WHAT YOU WILL DO: Report the count of lines that carry the string "joints", and add nothing.

SUPPLIED MATERIAL:
──────
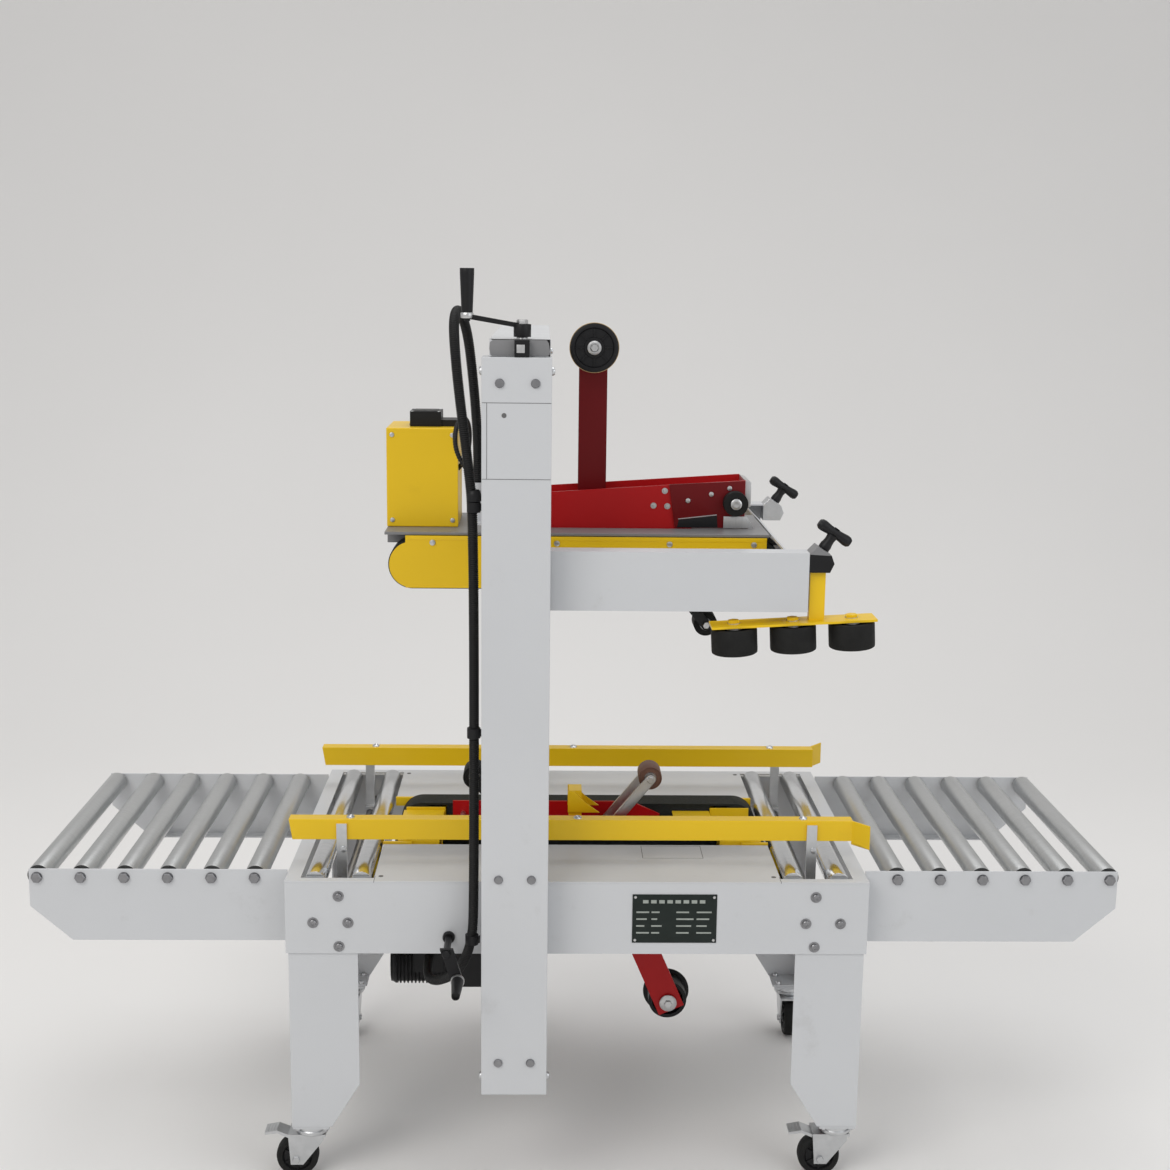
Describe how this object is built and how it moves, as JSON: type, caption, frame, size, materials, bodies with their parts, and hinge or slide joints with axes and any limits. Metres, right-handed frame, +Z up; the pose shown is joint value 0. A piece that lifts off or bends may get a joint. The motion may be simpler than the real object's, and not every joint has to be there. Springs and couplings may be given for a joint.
{
  "type": "carton sealer machine",
  "caption": "Carton sealing machine with roller tables, belt drives, tape heads above and below the deck, side guide rails and a crank-raised head on twin columns.",
  "frame": {"origin": "on the floor, midway between the two ends and the two side panels", "axes": "+X towards the infeed end, +Y towards the far side, away from the side crank, +Z up"},
  "size_m": [1.91, 0.855, 1.595],
  "materials": {
    "cream_paint": "smooth off-white powder coat",
    "grey_paint": "satin grey paint",
    "yellow_paint": "bright yellow powder coat",
    "red_paint": "red powder coat",
    "black_paint": "satin black paint",
    "zinc": "bright zinc plate",
    "roller_steel": "zinc-plated steel tube",
    "belt_rubber": "dark rough-top belt",
    "conduit_plastic": "ribbed black conduit",
    "crank_black": "black crank and grip",
    "arm_black": "black arm with a rubber roller",
    "hub_plastic": "black moulded drum",
    "roller_rubber": "black rubber",
    "knob_plastic": "black moulded handle",
    "castor_zinc": "bright zinc pressing",
    "castor_rubber": "black rubber tread"
  },
  "bodies": {
    "frame": {"base_frame": "cream_paint", "deck_plate": "cream_paint", "legs": "cream_paint", "columns": "cream_paint", "top_crossbeam": "grey_paint", "extension_side_plates": "cream_paint", "axles_and_bolts": "zinc", "deck_rollers": "roller_steel", "lower_belt_covers": "yellow_paint", "lower_belts": "belt_rubber", "lower_gearmotor": "black_paint", "lower_tape_head": "red_paint", "conduit": "conduit_plastic"},
    "head": {"head_frame": "cream_paint", "head_deck": "grey_paint", "head_belt_covers": "yellow_paint", "head_belts": "belt_rubber", "motor_cover": "yellow_paint", "head_gearmotor": "black_paint", "upper_tape_head": "red_paint"},
    "screw_front": {"leadscrew_front": "zinc", "top_crank": "crank_black"},
    "screw_rear": {"leadscrew_rear": "zinc"},
    "rail_near": {"rail_front": "yellow_paint"},
    "rail_far": {"rail_rear": "yellow_paint"},
    "rail_screw_west": {"rail_screw_left": "zinc"},
    "rail_screw_east": {"rail_screw_right": "zinc"},
    "crank_low": {"side_crank": "crank_black"},
    "arm_upper_front": {"upper_front_arm": "arm_black"},
    "arm_upper_rear": {"upper_rear_arm": "arm_black"},
    "arm_lower_front": {"lower_front_arm": "arm_black"},
    "arm_lower_rear": {"lower_rear_arm": "arm_black"},
    "hub_upper": {"upper_tape_hub": "hub_plastic"},
    "hub_lower": {"lower_tape_hub": "hub_plastic"},
    "press": {"press_bracket": "yellow_paint"},
    "press_wheel_1": {"press_roller_1": "roller_rubber"},
    "press_wheel_2": {"press_roller_2": "roller_rubber"},
    "press_wheel_3": {"press_roller_3": "roller_rubber"},
    "tee_front": {"knob_front": "knob_plastic"},
    "tee_rear": {"knob_rear": "knob_plastic"},
    "body_infeed_roller_1": {"infeed_roller_1": "roller_steel"},
    "body_infeed_roller_2": {"infeed_roller_2": "roller_steel"},
    "body_infeed_roller_3": {"infeed_roller_3": "roller_steel"},
    "body_infeed_roller_4": {"infeed_roller_4": "roller_steel"},
    "body_infeed_roller_5": {"infeed_roller_5": "roller_steel"},
    "body_infeed_roller_6": {"infeed_roller_6": "roller_steel"},
    "body_outfeed_roller_1": {"outfeed_roller_1": "roller_steel"},
    "body_outfeed_roller_2": {"outfeed_roller_2": "roller_steel"},
    "body_outfeed_roller_3": {"outfeed_roller_3": "roller_steel"},
    "body_outfeed_roller_4": {"outfeed_roller_4": "roller_steel"},
    "body_outfeed_roller_5": {"outfeed_roller_5": "roller_steel"},
    "body_outfeed_roller_6": {"outfeed_roller_6": "roller_steel"},
    "swivel_front_left": {"castor_fork_front_left": "castor_zinc"},
    "wheel_front_left": {"castor_wheel_front_left": "castor_rubber"},
    "swivel_front_right": {"castor_fork_front_right": "castor_zinc"},
    "wheel_front_right": {"castor_wheel_front_right": "castor_rubber"},
    "swivel_rear_left": {"castor_fork_rear_left": "castor_zinc"},
    "wheel_rear_left": {"castor_wheel_rear_left": "castor_rubber"},
    "swivel_rear_right": {"castor_fork_rear_right": "castor_zinc"},
    "wheel_rear_right": {"castor_wheel_rear_right": "castor_rubber"}
  },
  "joints": [
    {"name": "head_lift", "type": "slide", "parent": "frame", "child": "head", "axis": [0, 0, 1], "range_m": [-0.29, 0.14], "deforming": ["conduit"]},
    {"name": "screw_front_turn", "type": "hinge", "parent": "frame", "child": "screw_front", "pos_m": [-0.1, -0.352, 1], "axis": [0, 0, 1], "range_deg": [-5040, 10440]},
    {"name": "screw_rear_turn", "type": "hinge", "parent": "frame", "child": "screw_rear", "pos_m": [-0.1, 0.352, 1], "axis": [0, 0, 1], "range_deg": [-5040, 10440]},
    {"name": "side_crank_turn", "type": "hinge", "parent": "frame", "child": "crank_low", "pos_m": [-0.222, -0.36, 0.462], "axis": [0, -1, 0], "range_deg": [-900, 3600]},
    {"name": "rail_front_slide", "type": "slide", "parent": "frame", "child": "rail_near", "axis": [0, 1, 0], "range_m": [-0.02, 0.08]},
    {"name": "rail_rear_slide", "type": "slide", "parent": "frame", "child": "rail_far", "axis": [0, 1, 0], "range_m": [-0.08, 0.02]},
    {"name": "rail_screw_left_turn", "type": "hinge", "parent": "frame", "child": "rail_screw_west", "pos_m": [-0.414, 0, 0.5], "axis": [0, -1, 0], "range_deg": [-900, 3600]},
    {"name": "rail_screw_right_turn", "type": "hinge", "parent": "frame", "child": "rail_screw_east", "pos_m": [0.414, 0, 0.5], "axis": [0, -1, 0], "range_deg": [-900, 3600]},
    {"name": "lower_front_arm_swing", "type": "hinge", "parent": "frame", "child": "arm_lower_front", "pos_m": [0.053, 0, 0.546], "axis": [0, 1, 0], "range_deg": [0, 30], "stiffness_Nm_per_rad": 6, "springref_deg": -20.05},
    {"name": "lower_rear_arm_swing", "type": "hinge", "parent": "frame", "child": "arm_lower_rear", "pos_m": [-0.102, 0, 0.546], "axis": [0, 1, 0], "range_deg": [-30, 0], "stiffness_Nm_per_rad": 6, "springref_deg": 20.05},
    {"name": "upper_front_arm_swing", "type": "hinge", "parent": "head", "child": "arm_upper_front", "pos_m": [0.15, 0, 1.06], "axis": [0, 1, 0], "range_deg": [-30, 0], "stiffness_Nm_per_rad": 6, "springref_deg": 20.05},
    {"name": "upper_rear_arm_swing", "type": "hinge", "parent": "head", "child": "arm_upper_rear", "pos_m": [-0.005, 0, 1.06], "axis": [0, 1, 0], "range_deg": [0, 30], "stiffness_Nm_per_rad": 6, "springref_deg": -20.05},
    {"name": "upper_hub_spin", "type": "hinge", "parent": "head", "child": "hub_upper", "pos_m": [0.025, 0, 1.458], "axis": [0, 1, 0], "continuous": true},
    {"name": "lower_hub_spin", "type": "hinge", "parent": "frame", "child": "hub_lower", "pos_m": [0.183, 0, 0.206], "axis": [0, 1, 0], "continuous": true},
    {"name": "press_slide", "type": "slide", "parent": "head", "child": "press", "axis": [0, 0, 1], "range_m": [-0.02, 0]},
    {"name": "press_roller_1_spin", "type": "hinge", "parent": "press", "child": "press_wheel_1", "pos_m": [0.25767, -0.3, 1.0122], "axis": [-0.0583, 0, 0.9983], "continuous": true},
    {"name": "press_roller_2_spin", "type": "hinge", "parent": "press", "child": "press_wheel_2", "pos_m": [0.357, -0.3, 1.018], "axis": [-0.0583, 0, 0.9983], "continuous": true},
    {"name": "press_roller_3_spin", "type": "hinge", "parent": "press", "child": "press_wheel_3", "pos_m": [0.45633, -0.3, 1.0238], "axis": [-0.0583, 0, 0.9983], "continuous": true},
    {"name": "knob_front_turn", "type": "hinge", "parent": "head", "child": "tee_front", "pos_m": [0.404, -0.3, 1.14], "axis": [0.5519, 0, 0.8339], "range_deg": [0, 360]},
    {"name": "knob_rear_turn", "type": "hinge", "parent": "head", "child": "tee_rear", "pos_m": [0.404, 0.3, 1.14], "axis": [0.5519, 0, 0.8339], "range_deg": [0, 360]},
    {"name": "infeed_roller_1_spin", "type": "hinge", "parent": "frame", "child": "body_infeed_roller_1", "pos_m": [0.561, 0, 0.551], "axis": [0, 1, 0], "continuous": true},
    {"name": "infeed_roller_2_spin", "type": "hinge", "parent": "frame", "child": "body_infeed_roller_2", "pos_m": [0.636, 0, 0.551], "axis": [0, 1, 0], "continuous": true},
    {"name": "infeed_roller_3_spin", "type": "hinge", "parent": "frame", "child": "body_infeed_roller_3", "pos_m": [0.711, 0, 0.551], "axis": [0, 1, 0], "continuous": true},
    {"name": "infeed_roller_4_spin", "type": "hinge", "parent": "frame", "child": "body_infeed_roller_4", "pos_m": [0.786, 0, 0.551], "axis": [0, 1, 0], "continuous": true},
    {"name": "infeed_roller_5_spin", "type": "hinge", "parent": "frame", "child": "body_infeed_roller_5", "pos_m": [0.861, 0, 0.551], "axis": [0, 1, 0], "continuous": true},
    {"name": "infeed_roller_6_spin", "type": "hinge", "parent": "frame", "child": "body_infeed_roller_6", "pos_m": [0.936, 0, 0.551], "axis": [0, 1, 0], "continuous": true},
    {"name": "outfeed_roller_1_spin", "type": "hinge", "parent": "frame", "child": "body_outfeed_roller_1", "pos_m": [-0.561, 0, 0.551], "axis": [0, 1, 0], "continuous": true},
    {"name": "outfeed_roller_2_spin", "type": "hinge", "parent": "frame", "child": "body_outfeed_roller_2", "pos_m": [-0.636, 0, 0.551], "axis": [0, 1, 0], "continuous": true},
    {"name": "outfeed_roller_3_spin", "type": "hinge", "parent": "frame", "child": "body_outfeed_roller_3", "pos_m": [-0.711, 0, 0.551], "axis": [0, 1, 0], "continuous": true},
    {"name": "outfeed_roller_4_spin", "type": "hinge", "parent": "frame", "child": "body_outfeed_roller_4", "pos_m": [-0.786, 0, 0.551], "axis": [0, 1, 0], "continuous": true},
    {"name": "outfeed_roller_5_spin", "type": "hinge", "parent": "frame", "child": "body_outfeed_roller_5", "pos_m": [-0.861, 0, 0.551], "axis": [0, 1, 0], "continuous": true},
    {"name": "outfeed_roller_6_spin", "type": "hinge", "parent": "frame", "child": "body_outfeed_roller_6", "pos_m": [-0.936, 0, 0.551], "axis": [0, 1, 0], "continuous": true},
    {"name": "front_left_swivel", "type": "hinge", "parent": "frame", "child": "swivel_front_left", "pos_m": [-0.466, -0.292, 0.09], "axis": [0, 0, 1], "continuous": true},
    {"name": "front_left_wheel_spin", "type": "hinge", "parent": "swivel_front_left", "child": "wheel_front_left", "pos_m": [-0.494, -0.292, 0.0375], "axis": [0, 1, 0], "continuous": true},
    {"name": "front_right_swivel", "type": "hinge", "parent": "frame", "child": "swivel_front_right", "pos_m": [0.466, -0.292, 0.09], "axis": [0, 0, 1], "continuous": true},
    {"name": "front_right_wheel_spin", "type": "hinge", "parent": "swivel_front_right", "child": "wheel_front_right", "pos_m": [0.438, -0.292, 0.0375], "axis": [0, 1, 0], "continuous": true},
    {"name": "rear_left_swivel", "type": "hinge", "parent": "frame", "child": "swivel_rear_left", "pos_m": [-0.466, 0.292, 0.09], "axis": [0, 0, 1], "continuous": true},
    {"name": "rear_left_wheel_spin", "type": "hinge", "parent": "swivel_rear_left", "child": "wheel_rear_left", "pos_m": [-0.466, 0.264, 0.0375], "axis": [1, 0, 0], "continuous": true},
    {"name": "rear_right_swivel", "type": "hinge", "parent": "frame", "child": "swivel_rear_right", "pos_m": [0.466, 0.292, 0.09], "axis": [0, 0, 1], "continuous": true},
    {"name": "rear_right_wheel_spin", "type": "hinge", "parent": "swivel_rear_right", "child": "wheel_rear_right", "pos_m": [0.466, 0.264, 0.0375], "axis": [1, 0, 0], "continuous": true}
  ],
  "couplings": [
    {"joint": "screw_front_turn", "follows": "head_lift", "rad_per_m": -628.32},
    {"joint": "screw_rear_turn", "follows": "head_lift", "rad_per_m": -628.32},
    {"joint": "rail_front_slide", "follows": "side_crank_turn", "m_per_rad": 0.0012732},
    {"joint": "rail_rear_slide", "follows": "side_crank_turn", "m_per_rad": -0.0012732},
    {"joint": "rail_screw_left_turn", "follows": "side_crank_turn", "ratio": 1},
    {"joint": "rail_screw_right_turn", "follows": "side_crank_turn", "ratio": 1},
    {"joint": "lower_rear_arm_swing", "follows": "lower_front_arm_swing", "ratio": -1},
    {"joint": "upper_rear_arm_swing", "follows": "upper_front_arm_swing", "ratio": -1}
  ]
}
──────
EXERCISE RESPONSE: 2